Das hat erhebliche Folgen für internationale Konjunkturzusammenhänge sowie für die Wirtschafts- und Geldpolitik, schlussfolgert de la Rubia.

  • Der frühere Satz, „wenn die USA hustet, fängt sich der Rest der Welt eine Grippe“, gilt nicht mehr. Im Gegenteil: Sollte die USA in eine Rezession geraten, dürfte sich das unter dem Strich als eine gute Nachricht für die Eurozone erweisen. Denn ein langsameres US-Wachstum bedeutet, dass die globalen Lieferketten weniger stark beansprucht werden.
  • Auch einer harten Landung Chinas kann nach de la Rubias Meinung heute mit größerer Gelassenheit begegnet werden. Denn sie verstärkte den Rückgang der Preise für Rohöl, Industriemetalle und anderer Rohstoffe, auf die Unternehmen in Deutschland so dringend angewiesen sind
  • Entspannung bei den Lieferketten und niedrigere Rohstoffpreise bedeuten aus Sicht des Chefvolkswirts der HCOB weniger Inflation. Das vermindere den Druck auf die Notenbanken, die Leitzinsen besonders kräftig anzuheben. Je milder die Zinsanhebungen ausfallen, desto weniger werde die Konjunktur – etwa im Bausektor – gebremst.

Arbeitsmarkt: Unternehmen werden sich Entlassungen dreimal überlegen

De la Rubias Fazit: „Für die deutsche Volkswirtschaft bedeutet dies nicht, dass zwingend eine Rezession vermieden wird, wenn andere Teile der Weltwirtschaft in eine solche geraten.
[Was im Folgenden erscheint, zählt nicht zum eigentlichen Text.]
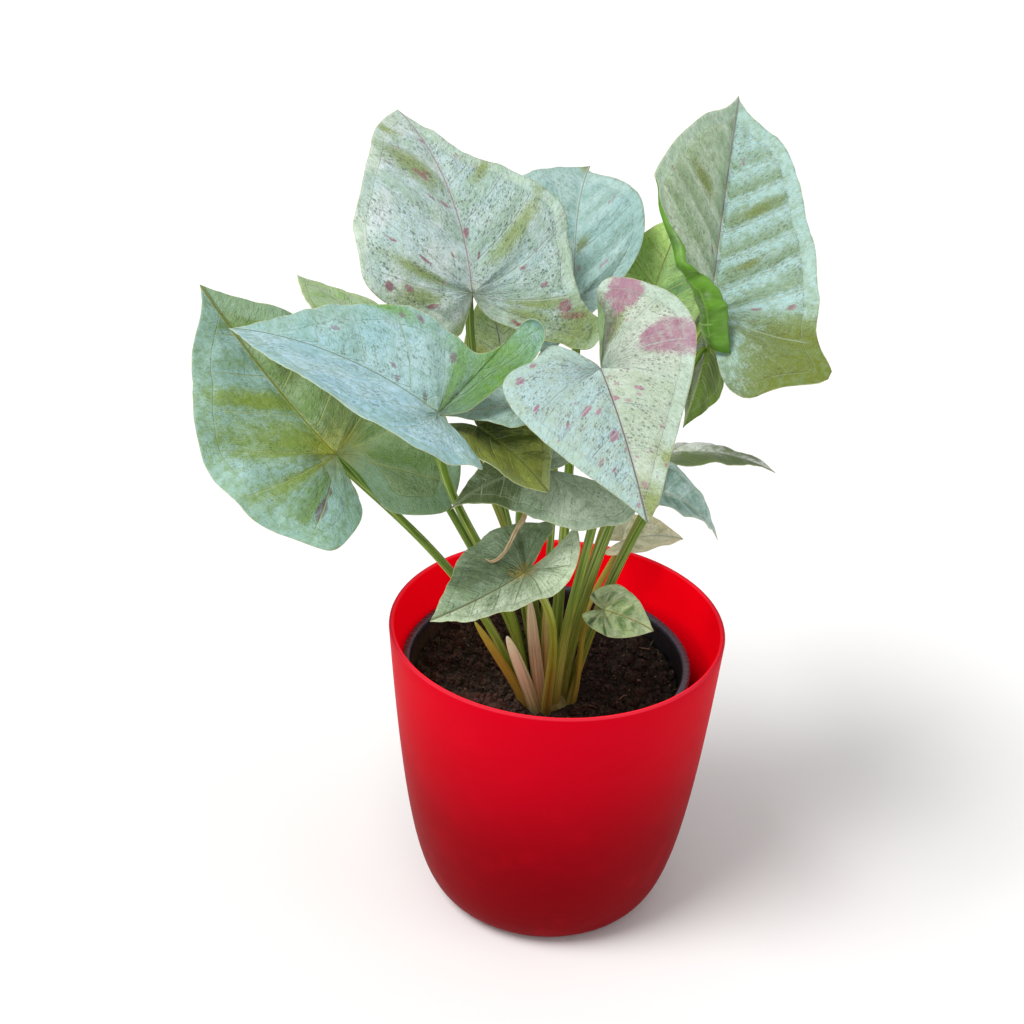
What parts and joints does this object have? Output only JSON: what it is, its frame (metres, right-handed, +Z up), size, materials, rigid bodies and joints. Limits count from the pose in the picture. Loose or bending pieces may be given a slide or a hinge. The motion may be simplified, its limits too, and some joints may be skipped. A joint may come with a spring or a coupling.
{
  "type": "potted syngonium",
  "caption": "Potted arrowhead vine: pale mint heart-shaped leaves on green stalks in a black nursery pot inside a rounded red planter.",
  "frame": {"origin": "centre of the planter's flat foot, on the surface it stands on", "axes": "+Z up along the planter's axis; -Y is the side that faces the viewer in the reference view, +X its right"},
  "size_m": [0.2566, 0.2011, 0.358],
  "materials": {
    "planter_red": "saturated red injection-moulded plastic, satin",
    "pot_black": "thin black nursery pot plastic",
    "soil": "moist crumbly potting mix of peat and bark",
    "stalk": "fresh green stalks, paler and yellowish at the foot",
    "dried": "dry tan shrivelled leaf sheath",
    "leaf": "pale mint leaf blade with fine speckles, pink blotches and pale veins"
  },
  "bodies": {
    "root": {"planter": "planter_red", "nursery_pot": "pot_black", "soil": "soil", "stems": "stalk", "dried_strand": "dried", "leaf_top_left": "leaf", "leaf_top_middle": "leaf", "leaf_top_right": "leaf", "leaf_mid_left": "leaf", "leaf_left": "leaf", "leaf_front": "leaf", "leaf_behind_front": "leaf", "leaf_right": "leaf", "leaf_right_low": "leaf", "leaf_back_right": "leaf", "leaf_under_front": "leaf", "leaf_under_left": "leaf", "leaf_low_front": "leaf", "leaf_small": "leaf", "leaf_back_left": "leaf", "leaf_behind_right": "leaf", "leaf_inner": "leaf", "leaf_tucked": "leaf"}
  },
  "joints": []
}
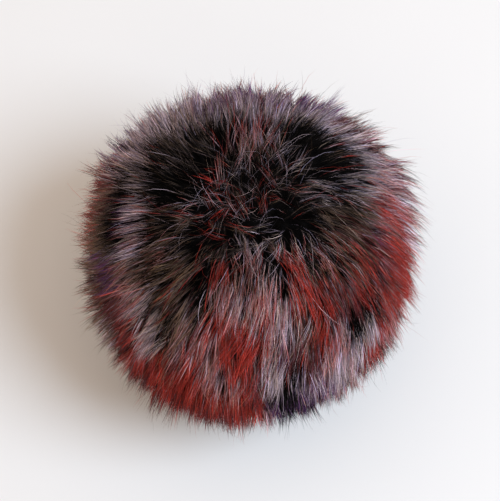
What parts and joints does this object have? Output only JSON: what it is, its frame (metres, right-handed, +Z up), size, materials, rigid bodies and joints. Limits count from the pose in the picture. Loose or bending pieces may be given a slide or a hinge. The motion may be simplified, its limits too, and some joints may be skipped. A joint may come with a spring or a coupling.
{
  "type": "fur pom pom",
  "caption": "Round faux fur pom pom with a whorl at its crown, combed down its sides and resting on a small flat spot.",
  "frame": {"origin": "on the surface it rests on, under the middle of the ball's outline seen from above", "axes": "+Z up through the crown of the fur, -Y towards the pictured front, +X to the right of it"},
  "size_m": [0.1194, 0.118, 0.1047],
  "materials": {
    "fur": "long-pile faux fur, dyed in rust red, black, plum and pale pinkish grey patches"
  },
  "bodies": {
    "root": {"fur_ball": "fur"}
  },
  "joints": []
}
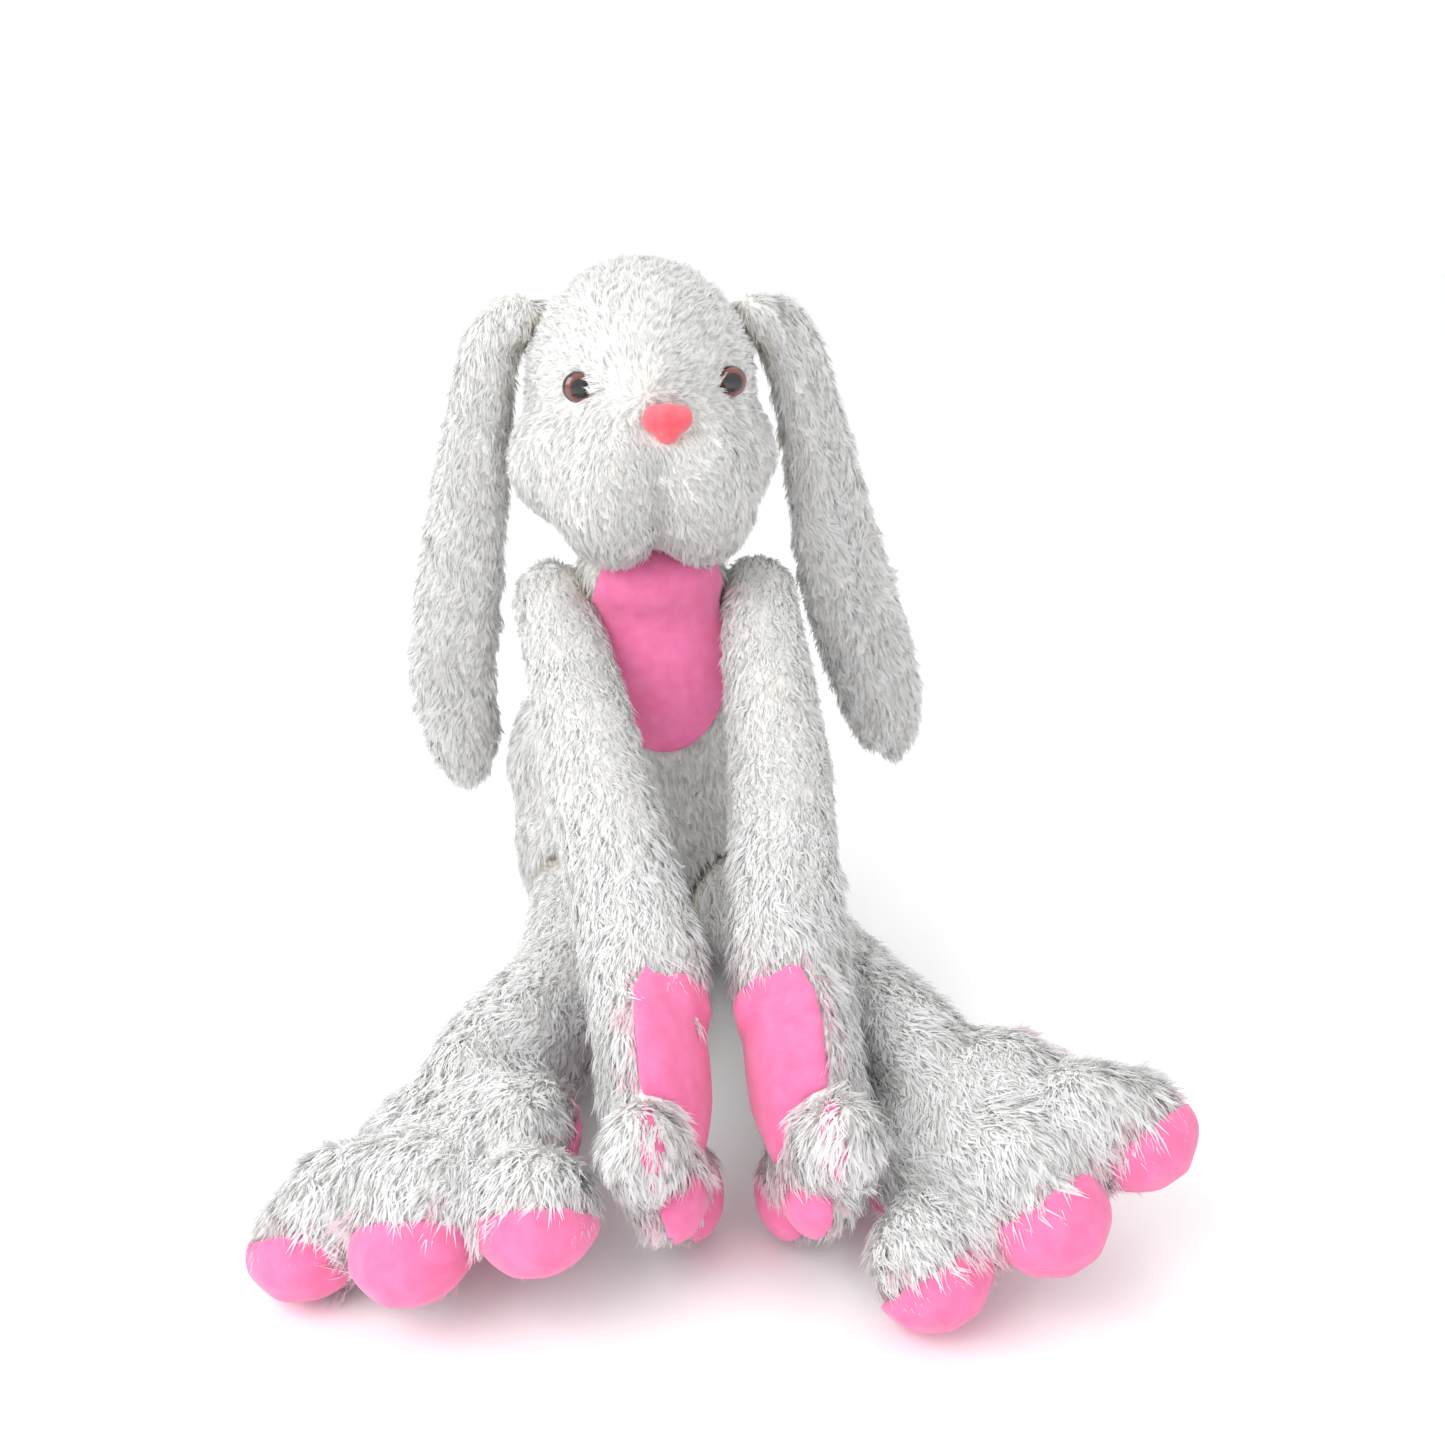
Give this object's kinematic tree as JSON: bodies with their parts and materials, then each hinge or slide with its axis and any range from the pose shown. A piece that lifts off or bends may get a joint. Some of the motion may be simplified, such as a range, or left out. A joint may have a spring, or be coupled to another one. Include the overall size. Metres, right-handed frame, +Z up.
{
  "type": "stuffed bunny rabbit",
  "caption": "Long-legged lop-eared plush rabbit in off-white pile with pink minky belly, palms and soles, sitting with its arms between its legs.",
  "frame": {"origin": "middle of the flat seat under the torso, on the surface the toy sits on", "axes": "+Z up through the torso and head, -Y is where the rabbit faces, +X is the rabbit's own left"},
  "size_m": [0.4386, 0.5338, 0.446],
  "materials": {
    "plush": "long tousled off-white pile",
    "minky": "short smooth pink minky pile",
    "velour": "short coral red velour",
    "eye": "glossy moulded eye, black pupil in a dark red-brown iris",
    "washer": "matte moulded locking washer",
    "filling": "loose polyester fibrefill"
  },
  "bodies": {
    "torso": {"torso_cover": "plush", "torso_stuffing": "filling", "belly_panel": "minky"},
    "neck": {"neck_plug": "plush"},
    "head": {"head_cover": "plush", "head_stuffing": "filling", "nose": "velour", "eye_R": "eye", "eye_L": "eye", "eye_washer_R": "washer", "eye_washer_L": "washer"},
    "ear_upper_R": {"ear_upper_R": "plush"},
    "ear_lower_R": {"ear_lower_R": "plush"},
    "upper_arm_R": {"upper_arm_R": "plush"},
    "forearm_R": {"forearm_R": "plush"},
    "hand_R": {"hand_R_back": "plush", "hand_R_pad": "minky", "hand_R_toe_1": "minky", "hand_R_toe_2": "minky", "hand_R_toe_3": "minky"},
    "leg_root_R": {"leg_root_R": "plush"},
    "thigh_R": {"thigh_R": "plush"},
    "shin_R": {"shin_R": "plush"},
    "foot_R": {"foot_R_back": "plush", "foot_R_pad": "minky", "foot_R_toe_1": "minky", "foot_R_toe_2": "minky", "foot_R_toe_3": "minky"},
    "ear_upper_L": {"ear_upper_L": "plush"},
    "ear_lower_L": {"ear_lower_L": "plush"},
    "upper_arm_L": {"upper_arm_L": "plush"},
    "forearm_L": {"forearm_L": "plush"},
    "hand_L": {"hand_L_back": "plush", "hand_L_pad": "minky", "hand_L_toe_1": "minky", "hand_L_toe_2": "minky", "hand_L_toe_3": "minky"},
    "leg_root_L": {"leg_root_L": "plush"},
    "thigh_L": {"thigh_L": "plush"},
    "shin_L": {"shin_L": "plush"},
    "foot_L": {"foot_L_back": "plush", "foot_L_pad": "minky", "foot_L_toe_1": "minky", "foot_L_toe_2": "minky", "foot_L_toe_3": "minky"}
  },
  "joints": [
    {"name": "neck_turn", "type": "hinge", "parent": "torso", "child": "neck", "pos_m": [-0.0035, -0.004, 0.276], "axis": [0, 0, 1], "range_deg": [-12, 12]},
    {"name": "head_nod", "type": "hinge", "parent": "neck", "child": "head", "pos_m": [-0.0035, -0.004, 0.276], "axis": [1, 0, 0], "range_deg": [-12, 12]},
    {"name": "ear_lift_R", "type": "hinge", "parent": "head", "child": "ear_upper_R", "pos_m": [-0.09556, 0.008, 0.408], "axis": [0, 1, 0], "range_deg": [0, 60]},
    {"name": "ear_fold_R", "type": "hinge", "parent": "ear_upper_R", "child": "ear_lower_R", "pos_m": [-0.1231, 0.01, 0.262], "axis": [-1, 0, 0], "range_deg": [-30, 30]},
    {"name": "arm_raise_R", "type": "hinge", "parent": "torso", "child": "upper_arm_R", "pos_m": [-0.066, -0.008, 0.23397], "axis": [-1, 0, 0], "range_deg": [0, 30]},
    {"name": "elbow_bend_R", "type": "hinge", "parent": "upper_arm_R", "child": "forearm_R", "pos_m": [-0.047, -0.15, 0.172], "axis": [-1, 0, 0], "range_deg": [0, 35]},
    {"name": "leg_raise_R", "type": "hinge", "parent": "torso", "child": "leg_root_R", "pos_m": [-0.049, -0.066, 0.043], "axis": [-1, 0, 0], "range_deg": [-40, 0]},
    {"name": "leg_splay_R", "type": "hinge", "parent": "leg_root_R", "child": "thigh_R", "pos_m": [-0.049, -0.066, 0.043], "axis": [0, 0, -1], "range_deg": [0, 20]},
    {"name": "knee_bend_R", "type": "hinge", "parent": "thigh_R", "child": "shin_R", "pos_m": [-0.06, -0.166, 0.043], "axis": [-1, 0, 0], "range_deg": [-40, 0]},
    {"name": "wrist_swing_R", "type": "hinge", "parent": "forearm_R", "child": "hand_R", "pos_m": [-0.029, -0.285, 0.12], "axis": [-0.9503, 0.1868, -0.2491], "range_deg": [-5, 30]},
    {"name": "ankle_bend_R", "type": "hinge", "parent": "shin_R", "child": "foot_R", "pos_m": [-0.108, -0.262, 0.044], "axis": [-0.9331, 0.2674, -0.2405], "range_deg": [-25, 4]},
    {"name": "ear_lift_L", "type": "hinge", "parent": "head", "child": "ear_upper_L", "pos_m": [0.08156, 0.008, 0.408], "axis": [0, -1, 0], "range_deg": [0, 60]},
    {"name": "ear_fold_L", "type": "hinge", "parent": "ear_upper_L", "child": "ear_lower_L", "pos_m": [0.1271, 0.01, 0.258], "axis": [-1, 0, 0], "range_deg": [-30, 30]},
    {"name": "arm_raise_L", "type": "hinge", "parent": "torso", "child": "upper_arm_L", "pos_m": [0.066, -0.008, 0.23397], "axis": [-1, 0, 0], "range_deg": [0, 30]},
    {"name": "elbow_bend_L", "type": "hinge", "parent": "upper_arm_L", "child": "forearm_L", "pos_m": [0.059, -0.15, 0.172], "axis": [-1, 0, 0], "range_deg": [0, 35]},
    {"name": "leg_raise_L", "type": "hinge", "parent": "torso", "child": "leg_root_L", "pos_m": [0.049, -0.066, 0.043], "axis": [-1, 0, 0], "range_deg": [-40, 0]},
    {"name": "leg_splay_L", "type": "hinge", "parent": "leg_root_L", "child": "thigh_L", "pos_m": [0.049, -0.066, 0.043], "axis": [0, 0, 1], "range_deg": [0, 20]},
    {"name": "knee_bend_L", "type": "hinge", "parent": "thigh_L", "child": "shin_L", "pos_m": [0.078, -0.166, 0.043], "axis": [-1, 0, 0], "range_deg": [-40, 0]},
    {"name": "wrist_swing_L", "type": "hinge", "parent": "forearm_L", "child": "hand_L", "pos_m": [0.041, -0.29, 0.12], "axis": [-0.9819, -0.1288, 0.139], "range_deg": [-5, 30]},
    {"name": "ankle_bend_L", "type": "hinge", "parent": "shin_L", "child": "foot_L", "pos_m": [0.108, -0.288, 0.056], "axis": [-0.8848, -0.2159, -0.4129], "range_deg": [-25, 4]}
  ]
}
Anders als früher würde jedoch ein Abschwung hierzulande nicht verschärft, sondern abgemildert.“

Zudem würden es sich viele Arbeitgeber dreimal überlegen, Arbeitehmer:innen zu entlassen, wüssten sie doch nicht, ob sie angesichts der ungünstigen Demografie beim nächsten Aufschwung ihren Personalbestand wieder so einfach aufstocken können.